1. Brett Gardner (CF, NYY) – 2.1 WAR It kills me that Gardner is easilly at the top of the list so far, but he’s deserved it. He’s hit better than expected, with a .289/.371/.421 line and a .367 wOBA, and has played a great center-field (8.5 UZR for an outstanding 19.3 UZR/150). Neither of those things is likely to continue at this high of a level, but as long as Gardner keeps getting at bats there’s a very distinct possibility that he’ll finish the year as the most valuable rookie in the AL. Hard to see the voters getting over their pre-concieved notions about him enough to give him the award though.
Now, several of the above players do have notes like “he’s playing well, but probably won’t keep it up at this level – or won’t be appreciated for his value – and thus won’t win the Rookie of the Year award”. The thing about these awards is that they’re often given to guys that do get lucky for a full season – even if it’s only a little – so if Gardner does happen to keep hitting above his head then he may win it.
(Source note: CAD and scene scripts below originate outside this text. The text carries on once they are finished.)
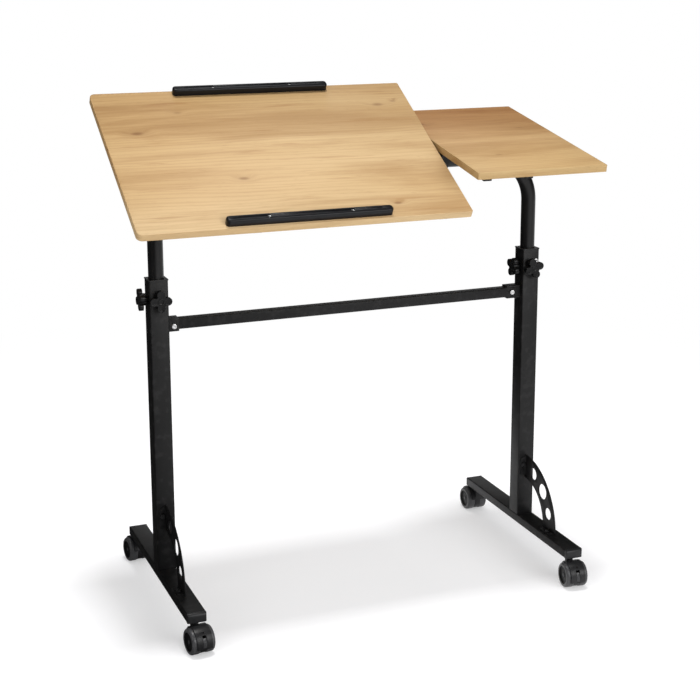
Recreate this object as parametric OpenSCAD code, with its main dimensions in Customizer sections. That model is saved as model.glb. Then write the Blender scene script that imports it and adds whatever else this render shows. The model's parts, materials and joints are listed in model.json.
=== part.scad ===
// Height adjustable desk on castors: two tilting boards share one bent lift tube that
// slides in two square columns. Origin on the floor below the middle, +X to the side board,
// +Y to the back, +Z up. The boards are drawn at the tilts they rest at.

/* [Boards] */
// Width of the main board
main_w = 696; // [640:1:900]
// Width of the side board
side_w = 300; // [280:1:420]
// Gap between the two boards
board_gap = 4; // [2:0.5:10]
// Depth of both boards
board_d = 456; // [420:1:520]
// Thickness of both boards
board_t = 15; // [13:0.5:22]
// Plan radius of the main board's left corners
main_corner_r = 12; // [6:1:30]
// Plan radius of the main board's right corners, beside the side board
main_inner_r = 4; // [3:1:20]
// Plan radius of the side board's corners
side_corner_r = 3; // [3:1:20]
// Thickness of the band glued round each board's edge
band_t = 1; // [0.5:0.1:2]
// Tilt of the main board in degrees
main_tilt = 30; // [0:1:60]
// Tilt of the side board in degrees
side_tilt = 10; // [0:1:60]

/* [Stop rails] */
// Length of each stop rail on the main board
rail_l = 346; // [250:1:500]
// Depth of a stop rail
rail_d = 18; // [15:0.5:25]
// Height of a stop rail
rail_h = 15; // [12:0.5:20]
// Radius along a rail's upper edges
rail_edge_r = 4; // [2:0.5:5]
// Plan radius of a rail's ends
rail_end_r = 6; // [3:0.5:7]
// Distance from the board's front edge to the front rail
rail_inset = 6; // [4:0.5:20]
// Width of the pen groove along a rail
groove_w = 4; // [3:0.5:6]
// Depth of the pen groove along a rail
groove_depth = 1.2; // [0.5:0.1:2]

/* [Columns and feet] */
// Distance between the two columns' middles
col_spacing = 854; // [780:1:1000]
// How far right of the boards' middle the columns stand
col_shift = 14; // [0:1:30]
// Outer width of the square column tube
col_w = 40; // [40:1:50]
// Wall of the square column tube
col_wall = 2; // [1.5:0.1:3]
// Height of the column tops above the floor
col_top = 710; // [600:1:760]
// Length of each foot with its end caps
foot_l = 500; // [440:1:600]
// Width of the foot tube
foot_w = 40; // [40:1:50]
// Height of the foot tube
foot_h = 20; // [20:1:30]
// Wall of the foot tube
foot_wall = 2; // [1.5:0.1:3]
// Thickness of the visible plate of a foot's end cap
cap_t = 8; // [7:0.5:12]
// Depth of an end cap's plug in the foot tube
cap_plug_l = 9; // [6:1:9]
// Thickness of the plate welded in the bottom of a column
base_plate_t = 5; // [4:0.5:8]

/* [Lift tube] */
// Outer diameter of the lift tube
tube_d = 32; // [30:0.5:34]
// Wall of the lift tube
tube_wall = 2; // [1.5:0.1:3]
// Bend radius of the lift tube at its middle line
bend_r = 100; // [90:1:130]
// Height of the lift tube's top run above the column tops
lift_rise = 210; // [200:1:260]
// Length of a lift tube leg below its bend
leg_l = 480; // [430:1:500]
// Length of the plastic bush in the top of a column
bush_l = 60; // [55:1:90]
// Thickness of the bush's rim on top of a column
bush_rim_t = 2; // [1:0.5:4]

/* [Crossbar and gussets] */
// Outer width of the square crossbar
bar_tube_w = 22; // [20:1:25]
// Wall of the square crossbar
bar_tube_wall = 1.5; // [1:0.1:2]
// Distance from the column tops down to the crossbar's middle
bar_drop = 96; // [90:1:200]
// Wall of the crossbar's channel brackets
channel_t = 3; // [2:0.1:4]
// Length of the left channel bracket
left_channel_l = 22; // [20:1:40]
// Length of the right channel bracket
right_channel_l = 34; // [28:1:44]
// Outer radius of a gusset's arc
gusset_r = 144; // [130:1:170]
// Inner radius of a gusset's arc
gusset_in_r = 89; // [75:1:95]
// Thickness of a gusset's plate and flanges
gusset_t = 2.5; // [2:0.1:4]
// Width of a gusset's flanges
flange_w = 15; // [14:0.5:18]
// Diameter of the middle hole in a gusset
gusset_mid_hole = 35; // [25:0.5:36]
// Diameter of the two outer holes in a gusset
gusset_end_hole = 27; // [20:0.5:30]

/* [Board supports] */
// Width of the flat bar under a board
support_w = 18; // [16:1:30]
// Thickness of the flat bar under a board
support_t = 6; // [4:0.5:7]
// Clear height between the lift tube and the flat bars
saddle_rise = 9; // [8:0.5:16]
// Distance from a flat bar's ends to the board's edges
support_inset = 7; // [4:1:30]
// Wall of the collars around the lift tube
collar_wall = 4; // [3:0.5:6]
// Distance of the main board's left support from the main board's left edge
main_left_support = 240; // [230:1:300]
// Distance of the main board's right support from the main board's right edge
main_right_support = 60; // [40:1:120]
// Distance of the side board's left support from the side board's left edge
side_left_support = 26; // [18:1:30]
// Distance between the side board's supports
side_support_pitch = 95; // [84:1:95]

/* [Knobs and screws] */
// Radius of a star knob to the tips of its lobes
knob_r = 23; // [20:0.5:26]
// Number of lobes on every star knob
knob_lobes = 4; // [3:1:6]
// Thickness of a star knob's head
knob_t = 9; // [8:0.5:14]
// Length of a star knob's ribbed hub
hub_l = 6; // [4:0.5:10]
// Distance from the column tops down to the knobs' axes
knob_drop = 40; // [36:1:50]
// Diameter of the threaded studs in the knobs
stud_d = 8; // [6:0.5:10]
// Thickness of the nut welded on a column for a knob
nut_t = 3; // [2:0.5:5]
// Diameter of the frame bolts
bolt_d = 6; // [5:0.5:6]
// Diameter of the screws in the wood
screw_d = 4; // [3.5:0.5:5]

/* [Castors] */
// Height from the floor to the underside of a foot
castor_h = 63; // [60:1:75]
// Diameter of a castor wheel
wheel_d = 54; // [50:1:55]
// Distance between a castor's stem axis and its wheel axis
trail = 22; // [21:0.5:26]
// Width over a castor's two wheels
castor_w = 49; // [46:1:56]
// Width of a castor's hood
hood_w = 33; // [28:1:38]
// Width of the web between a castor's wheels
web_w = 13; // [13:0.5:15]
// Diameter of a castor's stem
stem_d = 8; // [7:0.5:9]
// Distance from a foot's end to the stem axis
stem_inset = 22; // [18:0.5:40]
// Swivel of the front left and the rear left castor in degrees
left_swivel = 8; // [0:1:20]
// Swivel of the front right castor in degrees
right_swivel = 6; // [0:1:20]

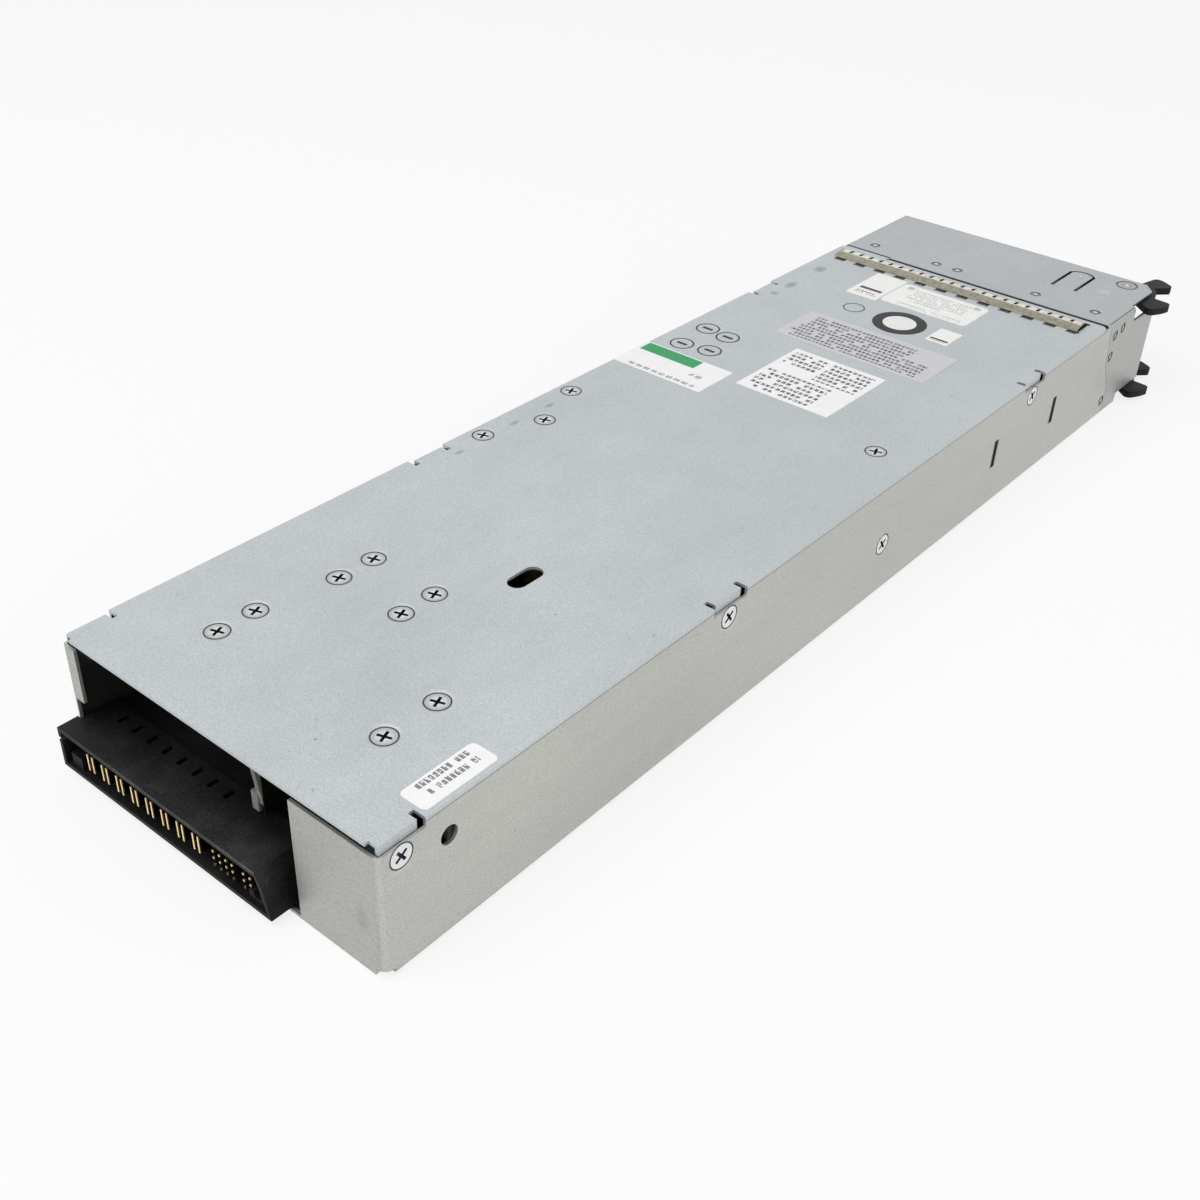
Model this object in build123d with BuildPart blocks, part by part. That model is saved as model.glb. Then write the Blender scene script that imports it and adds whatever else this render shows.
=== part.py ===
"""Plug-in switching power supply: a long flat sheet steel case with a card edge style
power connector at one end and a fan bay with an ejector lever at the other.

The origin is at the middle of the underside. X runs across the case, Y along it towards
the connector, Z is up. All sizes are in millimetres.
"""

import os
from math import cos, hypot, radians, sin

from build123d import *

os.makedirs("parts", exist_ok=True)

# Case, outside sizes
case_width = 121.0
case_length = 434.5
case_height = 42.5
sheet = 1.0
bend_radius = 1.5
end_bend_radius = 2.6
corner_relief = 2.4

# Case size for which the board's layout and the screw places below are set out; they
# spread with the case when its own size differs
layout_width = 121.0
layout_length = 434.5

half_width = case_width / 2
half_length = case_length / 2
front = -half_length
rear = half_length
wall_in = half_width - sheet
cover_under = case_height - sheet


def across(x):
    return x * case_width / layout_width


def along(y):
    return y * case_length / layout_length


def spread(spots):
    return [(across(x), along(y)) for x, y in spots]


# Clearances
fold_gap = 0.2
screw_clearance = 0.05
pin_clearance = 0.1
run_clearance = 0.05
lever_gap = 0.5

# Front section of the case
shell_top_depth = 50.6
shell_top_depth_left = 49.6
shell_high_depth = 48.4
shell_low_depth = 38.2
seam_low_height = 12.0
seam_high_height = 24.0
seam_slope_depth = 45.0
seam_gap = 0.25

# Top cover
cover_step_x = across(38.2)
cover_gap_wide = 1.4
cover_gap_narrow = 0.7
cover_corner = 3.0
tab_width = 12.0
tab_drop = 11.5
tab_bend = 2.0
tab_spots = (rear - 7.25, along(83.6), along(-103.6))
tab_relief = 1.8
tab_relief_depth = 4.0
tab_wall_notch = 3.0
cover_slot_spot = (across(-11.3), along(114.8))
cover_slot_length = 12.6
cover_slot_width = 6.0

# Countersunk case screws
screw_head_diameter = 7.4
screw_diameter = 4.0
screw_length = 7.0
recess_length = 4.2
recess_width = 0.9
recess_depth = 1.3
screw_seat_diameter = 9.2
screw_seat_depth = 0.2
recess_turn = 20
side_recess_turn = 35
side_screw_height = case_height - 6.5
side_mid_screw = (along(-3.6), 19.2)
side_screw_length = 5.6
nut_diameter = 7.0
nut_height = 2.0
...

Or if Mazzaro does only give up a homer every five games then he may win it. That’s just how things go. It’s also interesting that the pitchers – excluding the 34 year-old Uehara and the reliever Bailey – are all pretty similar (though Bergesen trades K’s for groundballs). Decent overall, but more #3/4 starters than potential top-of-the-rotation guys. It’s the Porcello/Anderson/Cahill/Price group at the top that is likely to win some other hardware town the line (Cy Young awards), but this season – so far – it’s been the more unheralded pitchers getting the job done. If I had to make a guess, I’d say that Porcello wins the Rookie of the Year award based on his win totals, top prospect billing, and being an important contributor to a contending team. Pitchers sometimes have a tougher go of it though, in which case Reimold is the position player who can really to benefit there. I’d also guess that Matt Wieters is still the guy who has the best career, with Elvis Andrus coming in second (since he’s so young, plays a good SS, and can already hit at least a little – plus, it’s always risky to bet pitchers). It’s just nice to see so many Birds represented here, even if none of them brings home the gold.